In Vermont we're not going to get the broadband, energy, and industrial development we need for a vibrant economy unless we both simplify the permitting process and protect it from being gamed at minimal cost and no risk by alliances between those who want to control property they don't own and those who are simply opposed to growth. We can simplify by using a process called "permit by rule" for small projects like the one in this example. If you follow a specified set of rules, you just need to register your compliance and don't go through the permit process. If you don't comply, you pay a substantial penalty. We can discourage frivolous delay both by setting a strict schedule for permitting – which can result in denial, of course – and by forcing those who seek delay beyond the specified period to post bond for the cost of that delay. The bond would be forfeit unless their objection is sustained.
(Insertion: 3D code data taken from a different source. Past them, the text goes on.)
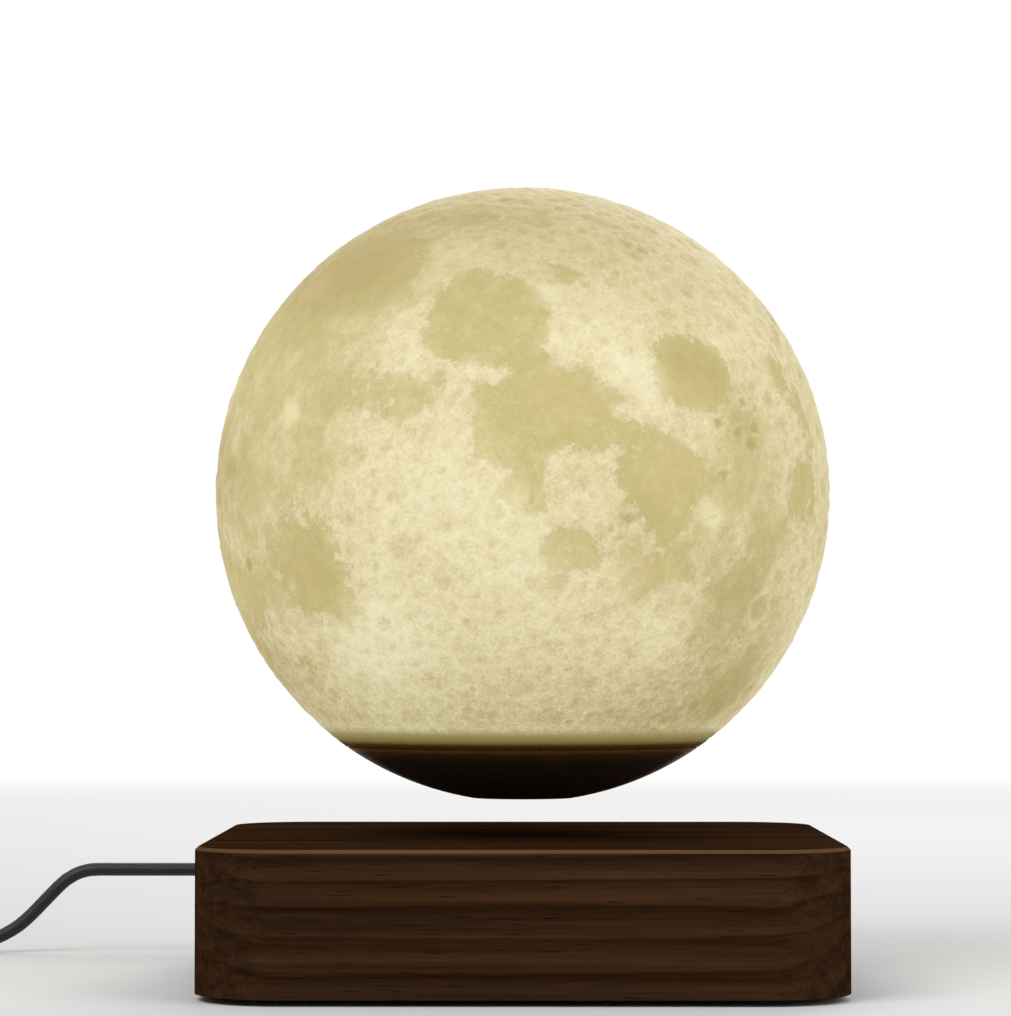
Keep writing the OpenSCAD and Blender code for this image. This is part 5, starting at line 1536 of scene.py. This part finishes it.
floor = new_piece("floor", [(x * FLOOR_REACH, y * FLOOR_REACH, 0)
                            for x, y in ((-1, -1), (1, -1), (1, 1), (-1, 1))],
                  [(0, 1, 2, 3)], smooth=False)
shader, place = new_finish("floor_paint", (0.82, 0.82, 0.82), 0.9, {"Specular IOR Level": 0.0})
tree = shader.id_data
distance = wire("ShaderNodeVectorMath", {0: place}, operation="LENGTH").outputs["Value"]
fade = wire("ShaderNodeMapRange", {"Value": distance, "From Min": FADE_FROM_M,
                                   "From Max": FADE_TO_M}).outputs[0]
white = wire("ShaderNodeEmission", {"Color": WHITE, "Strength": 1.0}, tree)
mix = wire("ShaderNodeMixShader", {0: times(seen_directly(tree), fade), 1: shader.outputs[0],
                                   2: white.outputs[0]})
feed(mix.outputs[0], tree.nodes["Material Output"], "Surface")
floor.data.materials.append(FINISHES["floor_paint"])

# %% [markdown]
# Three soft lights are enough: a key from the left, a weaker fill from the right, and one from
# behind that draws the edges of the dark wood. Broad lights give soft shadows and calm gloss.

# %% Lights
def soft_light(name, place_mm, target_mm, size_mm, watts):
    """A square light that faces a target."""
    data = bpy.data.lights.new(name, "AREA")
    data.shape = "SQUARE"
    data.size = size_mm * MM
    data.energy = watts
    light = bpy.data.objects.new(name, data)
    light.location = Vector(place_mm) * MM
    aim = Vector(target_mm) - Vector(place_mm)
    light.rotation_euler = aim.to_track_quat("-Z", "Y").to_euler()
    scene.collection.objects.link(light)
    print(name, "light", watts, "W")


soft_light("key", (-700, -900, 1100), (0, 0, 90), 900, 11)
soft_light("fill", (900, -700, 600), (0, 0, 90), 900, 5)
soft_light("back", (200, 900, 900), (0, 0, 100), 800, 6)

# %% [markdown]
# The world gives a weak even light. Seen by the camera or in a reflection it is plain white.

# %% Surround
AMBIENT = 0.35
scene.world = bpy.data.worlds.new("surround")
scene.world.use_nodes = True
tree = scene.world.node_tree
tree.nodes.clear()
ambient = wire("ShaderNodeBackground", {"Color": WHITE, "Strength": AMBIENT}, tree)
shown = wire("ShaderNodeBackground", {"Color": WHITE, "Strength": 1.0}, tree)
both = wire("ShaderNodeMixShader", {0: seen_directly(tree, "Is Transmission Ray"),
                                    1: ambient.outputs[0], 2: shown.outputs[0]})
wire("ShaderNodeOutputWorld", {"Surface": both.outputs[0]})
scene.view_settings.view_transform = "Standard"
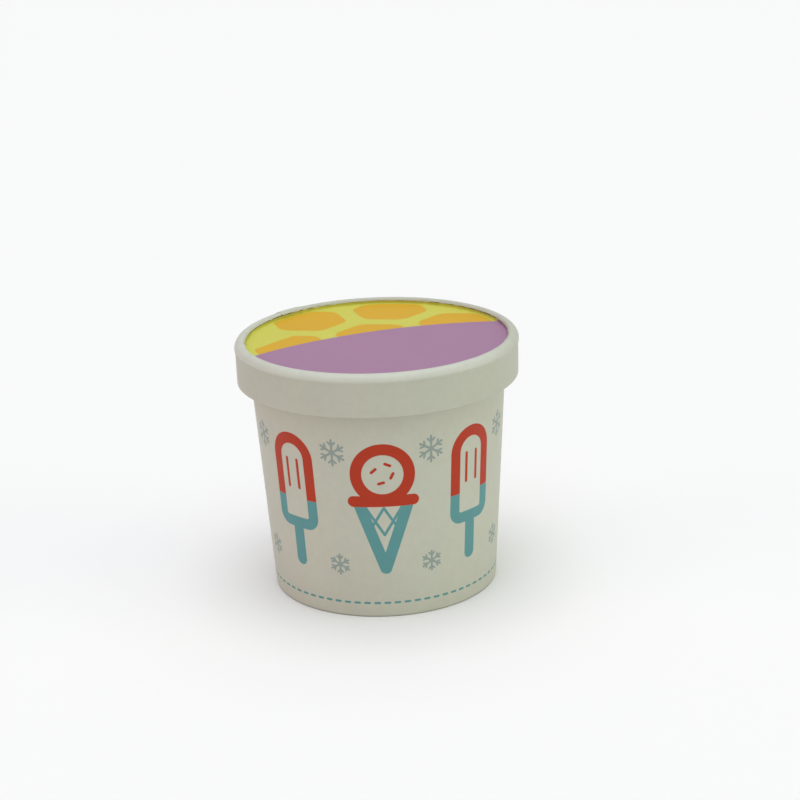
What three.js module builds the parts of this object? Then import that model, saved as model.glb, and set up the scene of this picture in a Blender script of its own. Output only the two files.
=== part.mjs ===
// A small shut paper ice cream tub: a tapered paper cup with a flat paper lid pressed on.
// Millimetres, +Z up. The origin is the middle of the foot, and the printed front faces -Y.
// The tub is shut, so the cup is solid between its base and its lid.

import * as THREE from "three";

// Driving dimensions of the whole tub
const lidRadius = 36; // outside of the lid's skirt at its shoulder
const totalHeight = 65.4;
const lidHeight = 10.6; // from the skirt's lower edge to the top of the rolled rim
const footRadius = 28.8; // outside of the cup at the table
const wallRadiusAtHem = 32.3; // outside of the cup just under the lid
const paper = 0.5; // one ply of coated board
const clearance = 0.1; // between neighbouring pieces

// The lid's rolled rim and its sunk disc
const rollHalfWidth = 1.5;
const rollShoulder = 2.1; // how far below its top the roll turns into the skirt
const rollSquareness = 2.2; // 2 would make the roll's section an ellipse, and more flattens its top
const discDepth = 1.5; // from the top of the roll down to the printed face
const hemTaper = 0.25; // the skirt is this much narrower at its lower edge
const flangeHeight = 0.45; // the disc's edge turns up inside the roll
const flangeSetback = 0.35; // from the inside of the roll's inner leg to the disc's edge

// The cup's rolled lip, hidden under the lid
const lipRadius = 1.25;
const lipSetback = 0.85; // from the inside of the skirt to the lip
const lipRoot = -150; // where the lip leaves the wall, in degrees anticlockwise from outwards
const lipCrown = 90;

// The foot, where the wall's end is folded up round the turned-down edge of the base
const footThickness = 1.35;
const foldRadius = 0.45; // of both corners that stand on the table
const hemHeight = 4.6; // the folded end reaches up this far
const baseHeight = 5.2; // underside of the base disc above the table
const seatWall = 1; // of the wall outside the base's edge

// The laps where each paper band is glued to itself; angle is where the outer ply's cut edge lies
const wallLap = { angle: 84, width: 7 };
const lidLap = { angle: 138, width: 9 };
const lapStep = 0.35;
const lapRamp = 2.3; // the outer ply climbs over the inner one in this distance

// How finely the round shapes are divided
const segments = 96; // round the tub
const wallSteps = 3; // up the wall
const foldSteps = 3;
const lipSteps = 10;
const rollSteps = { inside: 8, outside: 12 };
const tolerance = 0.01;

const hemZ = totalHeight - lidHeight;
const rollCentre = new THREE.Vector2(lidRadius - rollHalfWidth, totalHeight - rollShoulder);
const discTop = totalHeight - discDepth;
const discUnderside = discTop - paper;
const seatRadius = wallRadius(hemHeight) - seatWall;

function wallRadius(z) {
  return footRadius + ((wallRadiusAtHem - footRadius) * z) / hemZ;
}

function point(radius, z) {
  return new THREE.Vector2(radius, z);
}

// Points on an arc from one angle to another, in degrees anticlockwise from outwards
function arc(centre, halfWidth, halfHeight, from, to, steps, squareness = 2) {
  const reach = (share) => Math.sign(share) * Math.abs(share) ** (2 / squareness);
  return Array.from({ length: steps + 1 }, (_, i) => {
    const angle = THREE.MathUtils.degToRad(from + ((to - from) * i) / steps);
    return point(
      centre.x + halfWidth * reach(Math.cos(angle)),
      centre.y + halfHeight * reach(Math.sin(angle)),
    );
  });
}

function revolve(profile) {
  const lathe = new THREE.LatheGeometry(profile, segments);
  // three.js revolves about Y with the profile's height along Y, and the tub stands along Z
  return lathe.rotateX(Math.PI / 2);
}

// How far the outer ply stands proud at an angle: it climbs over the inner ply, then ends in a cut edge
function lapHeight(lap, angle, radius) {
  const turned = angle - THREE.MathUtils.degToRad(lap.angle) + Math.PI;
  const along = (THREE.MathUtils.euclideanModulo(turned, 2 * Math.PI) - Math.PI) * radius;
  if (along < -lap.width || along > 0) return 0;
  return lapStep * Math.min(1, (along + lap.width) / lapRamp);
}

// Lifts the outside of a band at its lap, where each vertex passes the test
function addLap(geometry, lap, isOutside) {
  const position = geometry.attributes.position;
  const vertex = new THREE.Vector3();
  for (let i = 0; i < position.count; i++) {
    vertex.fromBufferAttribute(position, i);
    const radius = Math.hypot(vertex.x, vertex.y);
    if (!isOutside(radius, vertex.z)) continue;
    const height = lapHeight(lap, Math.atan2(vertex.y, vertex.x), radius);
    const grown = (radius + height) / radius;
    position.setXYZ(i, vertex.x * grown, vertex.y * grown, vertex.z);
  }
  return geometry;
}

// The paper cup: foot with its folded-up hem, tapered wall, rolled lip, solid inside
function cupGeometry() {
  const inside = baseHeight + paper + clearance;
  const foldOuter = point(footRadius - foldRadius, foldRadius);
  const foldInner = point(footRadius - footThickness + foldRadius, foldRadius);
  const wall = Array.from({ length: wallSteps }, (_, i) => {
    const z = (hemZ * (i + 1)) / wallSteps;
    return point(wallRadius(z), z);
  });
  const lipTop = discUnderside - clearance;
  const lip = point(lidRadius - paper - lipSetback - lipRadius, lipTop - lipRadius);
  const profile = [
    point(0, inside),
    point(seatRadius, inside),
    point(seatRadius, hemHeight),
    point(wallRadius(hemHeight) - footThickness, hemHeight),
    ...arc(foldInner, foldRadius, foldRadius, 180, 270, foldSteps),
    ...arc(foldOuter, foldRadius, foldRadius, 270, 360, foldSteps),
    ...wall,
    ...arc(lip, lipRadius, lipRadius, lipRoot, lipCrown, lipSteps),
    point(0, lipTop),
  ];
  const isWall = (radius, z) =>
    z > foldRadius && z < hemZ + tolerance && radius > wallRadius(z) - paper / 2;
  return addLap(revolve(profile), wallLap, isWall);
}

// The base disc, glued inside the foot with its edge turned down
function baseGeometry() {
  const edge = seatRadius - clearance;
  const edgeBottom = hemHeight + clearance;
  const bend = paper / 2; // the corner inside the turned-down edge
  return revolve([
    point(0, baseHeight),
    point(edge - paper - bend, baseHeight),
    point(edge - paper, baseHeight - bend),
    point(edge - paper, edgeBottom),
    point(edge, edgeBottom),
    point(edge, baseHeight + paper),
    point(0, baseHeight + paper),
  ]);
}

// The lid's skirt: a band whose upper edge is rolled over the disc's edge
function skirtGeometry() {
  const legEnd = discTop + clearance;
  // Each face of the roll stops where its inner leg is cut, just above the disc
  const endAngle = (halfHeight) => {
    const share = ((legEnd - rollCentre.y) / halfHeight) ** (rollSquareness / 2);
    return 180 - THREE.MathUtils.radToDeg(Math.asin(share));
  };
  const innerHalfHeight = rollShoulder - paper;
  const inside = arc(
    rollCentre,
    rollHalfWidth - paper,
    innerHalfHeight,
    endAngle(innerHalfHeight),
    0,
    rollSteps.inside,
    rollSquareness,
  );
  const outside = arc(
    rollCentre,
    rollHalfWidth,
    rollShoulder,
    0,
    endAngle(rollShoulder),
    rollSteps.outside,
    rollSquareness,
  );
  const middleZ = (hemZ + rollCentre.y) / 2;
  const profile = [
    ...inside,
    point(lidRadius - paper - hemTaper / 2, middleZ),
    point(lidRadius - paper - hemTaper, hemZ),
    point(lidRadius - hemTaper, hemZ),
    point(lidRadius - hemTaper / 2, middleZ),
    ...outside,
    inside[0],
  ];
  const isOuterFace = (radius, z) =>
    z < rollCentre.y + rollShoulder / 2 && radius > lidRadius - hemTaper - paper / 2;
  return addLap(revolve(profile), lidLap, isOuterFace);
}

// The printed disc, sunk inside the roll, with its edge turned up out of sight
function discGeometry() {
  const flangeInside = rollCentre.x - rollHalfWidth + paper + flangeSetback;
  const flangeOutside = flangeInside + paper;
  const flangeTop = discTop + flangeHeight;
  return revolve([
    point(0, discUnderside),
    point(flangeOutside - paper / 2, discUnderside),
    point(flangeOutside, discUnderside + paper / 2),
    point(flangeOutside, flangeTop),
    point(flangeInside, flangeTop),
    point(flangeInside, discTop),
    point(0, discTop),
  ]);
}

function boardMaterial(colour) {
  return new THREE.MeshStandardMaterial({ color: colour, roughness: 0.6, metalness: 0 });
}

const creamBoard = boardMaterial("#cbcdbf");
const printedBoard = boardMaterial("#a37a9b");

const tub = new THREE.Group();
for (const [name, geometry, material] of [
  ["cup_wall", cupGeometry(), creamBoard],
  ["cup_base", baseGeometry(), creamBoard],
  ["lid_skirt", skirtGeometry(), creamBoard],
  ["lid_disc", discGeometry(), printedBoard],
]) {
  const mesh = new THREE.Mesh(geometry, material);
  mesh.name = name;
  tub.add(mesh);
}

export default tub;
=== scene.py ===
"""A small shut paper ice cream tub: coated cup, pressed-on lid with a rolled rim, printed boards."""

import math

import bpy
from mathutils import Matrix, Vector


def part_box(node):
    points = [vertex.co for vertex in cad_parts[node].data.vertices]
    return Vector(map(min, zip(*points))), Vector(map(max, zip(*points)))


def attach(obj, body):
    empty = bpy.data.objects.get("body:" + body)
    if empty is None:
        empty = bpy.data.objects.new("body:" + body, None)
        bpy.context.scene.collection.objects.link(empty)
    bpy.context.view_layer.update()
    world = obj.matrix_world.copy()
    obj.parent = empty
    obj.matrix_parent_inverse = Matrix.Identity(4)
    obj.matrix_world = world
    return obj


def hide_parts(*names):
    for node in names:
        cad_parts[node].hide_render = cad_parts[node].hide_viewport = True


bl_info = {
    "name": "Paper Ice Cream Tub",
    "version": (1, 0, 0),
    "blender": (4, 5, 0),
    "location": "3D View > Sidebar > Paper Tub",
    "description": "Builds the boards, print and studio of a small paper ice cream tub",
    "category": "Add Mesh",
}

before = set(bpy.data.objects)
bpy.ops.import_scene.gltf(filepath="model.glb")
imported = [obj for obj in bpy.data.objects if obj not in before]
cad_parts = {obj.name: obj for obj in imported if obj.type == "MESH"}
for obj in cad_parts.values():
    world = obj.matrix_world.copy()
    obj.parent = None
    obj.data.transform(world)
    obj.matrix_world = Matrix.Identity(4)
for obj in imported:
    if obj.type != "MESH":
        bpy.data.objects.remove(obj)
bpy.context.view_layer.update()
WALL_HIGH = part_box("cup_wall")[1]
BASE_LOW, BASE_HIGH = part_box("cup_base")
SKIRT_LOW, SKIRT_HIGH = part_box("lid_skirt")
DISC_LOW, DISC_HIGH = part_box("lid_disc")

BODY = "root"
MM = 0.001
SHARP_ANGLE = math.radians(38)
WELD = 0.002 * MM
# Neighbouring points of a section with different weights stand this far apart, so that they don't weld
APART = 0.02 * MM
# Between neighbouring pieces, as in the CAD model
CLEARANCE = 0.1 * MM


def linear(hex_colour):
    """Turns an sRGB hex colour into the linear red, green, blue and alpha that Blender works in."""
    channels = [int(hex_colour[i : i + 2], 16) / 255 for i in (1, 3, 5)]
    return [c / 12.92 if c <= 0.04045 else ((c + 0.055) / 1.055) ** 2.4 for c in channels] + [1.0]


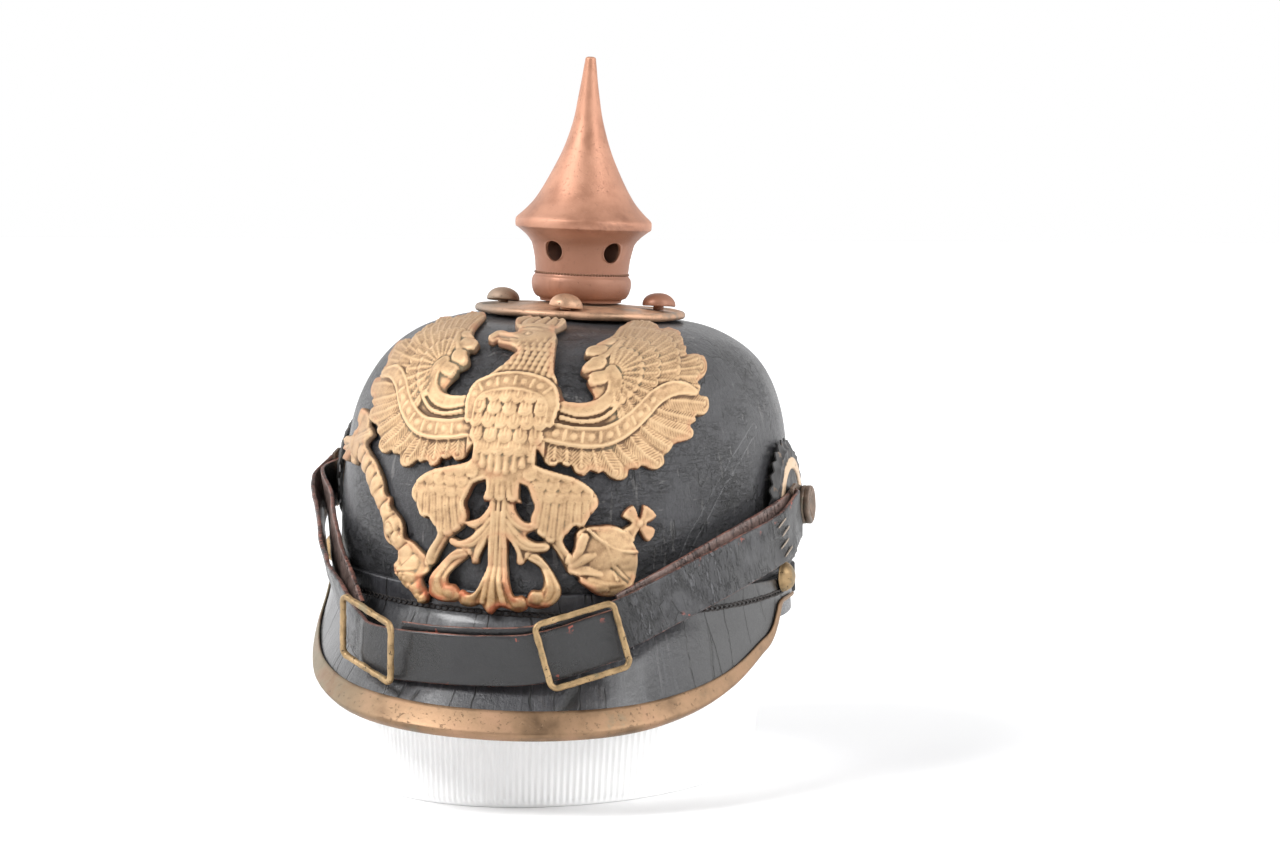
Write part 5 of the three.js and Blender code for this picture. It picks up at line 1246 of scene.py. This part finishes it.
class Relief:
    """The stamped plate as heights over a flat grid of u across and v up."""

    def __init__(self, low, high, cell):
        self.cell, self.low = cell, np.array(low, float)
        self.u, self.v = np.meshgrid(np.arange(low[0], high[0], cell), np.arange(low[1], high[1], cell))
        self.height = np.zeros(self.u.shape)
        self.inside = np.full(self.u.shape, -3.0)

    def window(self, points, margin):
        """The part of the grid that reaches a margin past the points."""
        low = ((points.min(0) - margin - self.low) / self.cell).astype(int)
        high = ((points.max(0) + margin - self.low) / self.cell).astype(int) + 2
        low = np.maximum(low, 0)
        return (slice(low[1], high[1]), slice(low[0], high[0]))

    def lift(self, window, value):
        """Raises the window's heights to a value where they are lower."""
        self.height[window] = np.maximum(self.height[window], value)

    def distance(self, window, a, b):
        """Least distance from the window's points to the segments a-b, which segment it is and
        how far along it."""
        p = np.stack([self.u[window], self.v[window]], -1)[..., None, :]
        ab = b - a
        s = np.clip(np.sum((p - a) * ab, -1) / np.maximum(np.sum(ab * ab, -1), 1e-9), 0, 1)
        gap = p - a - s[..., None] * ab
        far = np.hypot(gap[..., 0], gap[..., 1])
        best = far.argmin(-1)[..., None]
        far, s = (np.take_along_axis(values, best, -1)[..., 0] for values in (far, s))
        return far, best[..., 0] + s

    def blank(self, outline, height):
        """Cuts a part: signed distance to its smooth closed outline, positive inside."""
        points = np.array(outline, float)
        curve = smooth_path(np.concatenate([points[-2:], points, points[:3]]), 3)[2 * 3:-2 * 3]
        window = self.window(curve, 2.0)
        a, b = curve[:-1], curve[1:]
        far, _ = self.distance(window, a, b)
        u, v = self.u[window][..., None], self.v[window][..., None]
        crosses = (a[:, 1] > v) != (b[:, 1] > v)
        rise = np.where(b[:, 1] == a[:, 1], 1e-9, b[:, 1] - a[:, 1])
        at = a[:, 0] + (v - a[:, 1]) / rise * (b[:, 0] - a[:, 0])
        inside = (np.sum(crosses & (u < at), -1) % 2) == 1
        signed = np.where(inside, far, -far)
        self.inside[window] = np.maximum(self.inside[window], signed)
        dome = np.sqrt(1 - (1 - np.clip(signed / 1.4, 0, 1)) ** 2)
        self.lift(window, np.where(inside, height * (0.45 + 0.55 * dome), 0))

    def stroke(self, path, radius, base, height, rim=0.0, quill=0.0, lines=0.0, pitch=0.9, power=0.5,
               tilt=0.0, barbs=0.0, over=False):
        """A raised band along a path: with t the distance from the path over the radius, the
        height is base + height (1 - t^2)^power, plus a rim near t = 0.85, a quill along the
        middle, fine lines beside it, or barbs that leave it at 45 degrees. radius may be one
        number or one for each point."""
        path = np.array(path, float)
        radius = np.broadcast_to(np.asarray(radius, float), (len(path),))
        rows = np.concatenate([path, radius[:, None]], 1)
        if len(rows) > 2:
            rows = smooth_path(rows, 4)
        line, radii = rows[:, :2], rows[:, 2]
        window = self.window(line, radii.max() + 0.5)
        far, along = self.distance(window, line[:-1], line[1:])
        t = far / np.interp(along, np.arange(len(radii)), radii)
        value = base + height * np.clip(1 - t ** 2, 0, 1) ** power
        value = value + rim * np.exp(-((t - 0.84) / 0.13) ** 2) + quill * np.exp(-(far / 0.4) ** 2)
        value = value + tilt * (along / (len(radii) - 1) - 0.5)
        if lines:
            value = value + lines * np.cos(2 * np.pi * far / pitch) * smoothstep(1.0, 0.75, t)
        if barbs:
            phase = np.interp(along, np.arange(len(line)), run_along(line)) - 0.9 * far
            value = value + barbs * np.cos(2 * np.pi * phase / BARB_PITCH) * smoothstep(1.0, 0.8, t)
        value = np.where(t < 1, value, 0)
        if over:
            share = smoothstep(1.0, 0.9, t)
            self.height[window] = self.height[window] * (1 - share) + value * share
        else:
            self.lift(window, value)

    def ball(self, centre, radius, height, base=0.0, squash=1.0):
        """A round or oval boss: height times the square root of 1 - t^2."""
        centre = np.array(centre, float)
        window = self.window(centre[None], radius * max(squash, 1) + 0.5)
        t = np.hypot((self.u[window] - centre[0]) / squash, self.v[window] - centre[1]) / radius
        self.lift(window, np.where(t < 1, base + height * np.sqrt(np.clip(1 - t * t, 0, 1)), 0))

    def beads(self, path, pitch, radius, height, first, last):
        """Small round bosses and bars by turns along a path, between two distances along it."""
        line = smooth_path(path, 6)
        run = run_along(line)
        for k, at in enumerate(np.arange(first, min(last, run[-1]), pitch)):
            middle, ahead = between(np.array([at, at + 0.3]), run, line)
            across = across_from(unit(ahead - middle)) * radius * 1.1
            u, v = ((middle - self.low) / self.cell).astype(int)
            ground = self.height[v, u]
            if k % 2:
                self.stroke([middle - across, middle + across], 0.55, ground, height)
            else:
                self.ball(middle, radius, height, base=ground)

    def cut(self, path, radius, depth):
        """A groove of round section along a path."""
        line = smooth_path(path, 4) if len(path) > 2 else np.array(path, float)
        window = self.window(line, radius * 2 + 0.5)
        far, _ = self.distance(window, line[:-1], line[1:])
        self.height[window] -= depth * np.exp(-(far / radius) ** 2)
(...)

Nationally no substantial infrastructure projects have yet been done with money from the Stimulus Bill of 2009. It didn't have to be that way even though big projects are even harder to do than little ones like the one in this example. It's never easy to do a big project fast; engineering takes time. Nevertheless, if it were possible to get the permits to build infrastructure in a reasonable amount of time – which means having a quick way to dispose of spurious objections and a strict timeline for approval and disapproval, we would have a construction boom which would substantially reduce unemployment without the government having to finance it; and we'd be able to do government projects at much lower cost and when they're needed. There are many times in our history when we have been able to move quickly; moving quickly can be part of our future if we break the tyranny of "no".